#### PROPOSITION 10.

To cut a given uncut straight line similarly to a given cut straight line.

Let AB be the given uncut straight line, and AC the straight line cut at the points D, E; and let them be so placed as to contain any angle; let CB be joined, and through D, E let DF, EG be drawn parallel to BC, and through D let DHK be drawn parallel to AB. [I. 31]

Therefore each of the figures FH, HB is a parallelogram; therefore DH is equal to FG and HK to GB. [I. 34]

Now, since the straight line HE has been drawn parallel to KC, one of the sides of the triangle DKC, therefore, proportionally, as CE is to ED, so is KH to HD. [VI. 2]

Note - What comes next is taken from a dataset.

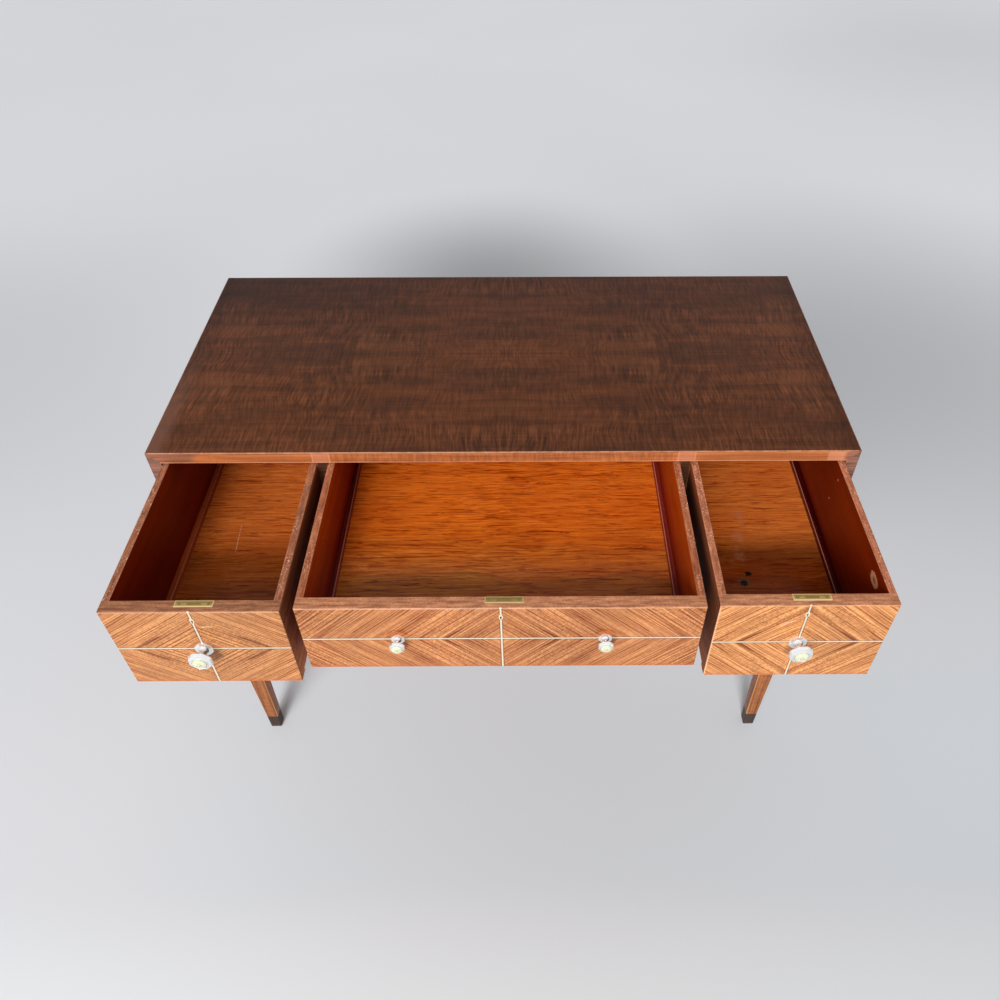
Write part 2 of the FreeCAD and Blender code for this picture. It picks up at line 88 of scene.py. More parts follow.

But KH is equal to BG, and HD to GF; therefore, as CE is to ED, so is BG to GF.

Again, since FD has been drawn parallel to GE, one of the sides of the triangle AGE, therefore, proportionally, as ED is to DA, so is GF to FA. [VI. 2]

But it was also proved that,

as CE is to ED, so is BG to GF; therefore, as CE is to ED, so is BG to GF, and, as ED is to DA, so is GF to FA.

Therefore the given uncut straight line AB has been cut similarly to the given cut straight line AC. Q. E. F.